◆ WHAT YOU WILL DO
Repeat the following lines exactly and nothing else: the line containing "obj.parent = None" and each line after it through the end of the listing.

◆ DATA SHOWN
::::
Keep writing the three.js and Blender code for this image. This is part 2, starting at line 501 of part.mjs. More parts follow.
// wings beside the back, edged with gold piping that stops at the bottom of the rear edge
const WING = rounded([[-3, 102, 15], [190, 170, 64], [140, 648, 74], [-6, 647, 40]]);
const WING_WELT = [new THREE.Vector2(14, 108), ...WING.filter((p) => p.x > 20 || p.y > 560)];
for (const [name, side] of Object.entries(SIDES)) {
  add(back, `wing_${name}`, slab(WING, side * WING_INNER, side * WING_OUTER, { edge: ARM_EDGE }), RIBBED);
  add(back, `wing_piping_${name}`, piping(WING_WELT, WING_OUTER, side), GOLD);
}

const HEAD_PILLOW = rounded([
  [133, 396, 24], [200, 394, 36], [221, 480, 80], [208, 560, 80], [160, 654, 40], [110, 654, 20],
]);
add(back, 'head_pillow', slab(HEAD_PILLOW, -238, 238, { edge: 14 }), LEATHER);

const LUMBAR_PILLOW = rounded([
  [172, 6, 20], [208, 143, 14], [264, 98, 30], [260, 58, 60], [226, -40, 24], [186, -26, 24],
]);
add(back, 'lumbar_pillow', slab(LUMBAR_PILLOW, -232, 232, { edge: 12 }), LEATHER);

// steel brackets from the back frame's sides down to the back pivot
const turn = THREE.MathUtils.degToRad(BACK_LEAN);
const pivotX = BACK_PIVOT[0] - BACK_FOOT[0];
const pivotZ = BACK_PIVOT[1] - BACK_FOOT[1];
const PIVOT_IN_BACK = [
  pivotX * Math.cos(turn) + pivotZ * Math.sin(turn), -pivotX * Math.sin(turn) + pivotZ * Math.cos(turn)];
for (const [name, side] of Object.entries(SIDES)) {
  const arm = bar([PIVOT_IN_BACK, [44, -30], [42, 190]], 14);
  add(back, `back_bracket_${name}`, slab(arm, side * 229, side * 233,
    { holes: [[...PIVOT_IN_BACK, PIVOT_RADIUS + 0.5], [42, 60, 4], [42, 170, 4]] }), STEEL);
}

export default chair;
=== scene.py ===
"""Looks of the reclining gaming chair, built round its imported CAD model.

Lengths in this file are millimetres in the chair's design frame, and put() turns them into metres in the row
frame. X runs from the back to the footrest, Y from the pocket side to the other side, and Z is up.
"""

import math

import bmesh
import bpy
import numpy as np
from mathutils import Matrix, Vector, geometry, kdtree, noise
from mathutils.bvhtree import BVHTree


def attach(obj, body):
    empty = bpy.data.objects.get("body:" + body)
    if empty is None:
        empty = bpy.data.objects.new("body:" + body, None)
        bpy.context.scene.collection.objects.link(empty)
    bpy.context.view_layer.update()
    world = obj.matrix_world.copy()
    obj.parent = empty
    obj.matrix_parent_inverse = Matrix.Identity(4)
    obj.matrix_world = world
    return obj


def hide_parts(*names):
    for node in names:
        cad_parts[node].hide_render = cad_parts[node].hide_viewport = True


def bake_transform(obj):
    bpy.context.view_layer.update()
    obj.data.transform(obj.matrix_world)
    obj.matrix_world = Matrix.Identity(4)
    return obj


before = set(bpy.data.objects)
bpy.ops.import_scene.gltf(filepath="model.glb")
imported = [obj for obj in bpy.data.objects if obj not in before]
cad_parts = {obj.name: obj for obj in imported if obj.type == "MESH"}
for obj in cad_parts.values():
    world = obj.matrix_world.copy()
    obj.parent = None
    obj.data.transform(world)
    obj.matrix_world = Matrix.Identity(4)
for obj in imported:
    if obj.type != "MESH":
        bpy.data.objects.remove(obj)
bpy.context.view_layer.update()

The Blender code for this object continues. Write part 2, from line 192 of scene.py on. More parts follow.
::::
◆ THE RESULT
    obj.parent = None
    obj.data.transform(world)
    obj.matrix_world = Matrix.Identity(4)
for obj in imported:
    if obj.type != "MESH":
        bpy.data.objects.remove(obj)
bpy.context.view_layer.update()

The Blender code for this object continues. Write part 2, from line 192 of scene.py on. More parts follow.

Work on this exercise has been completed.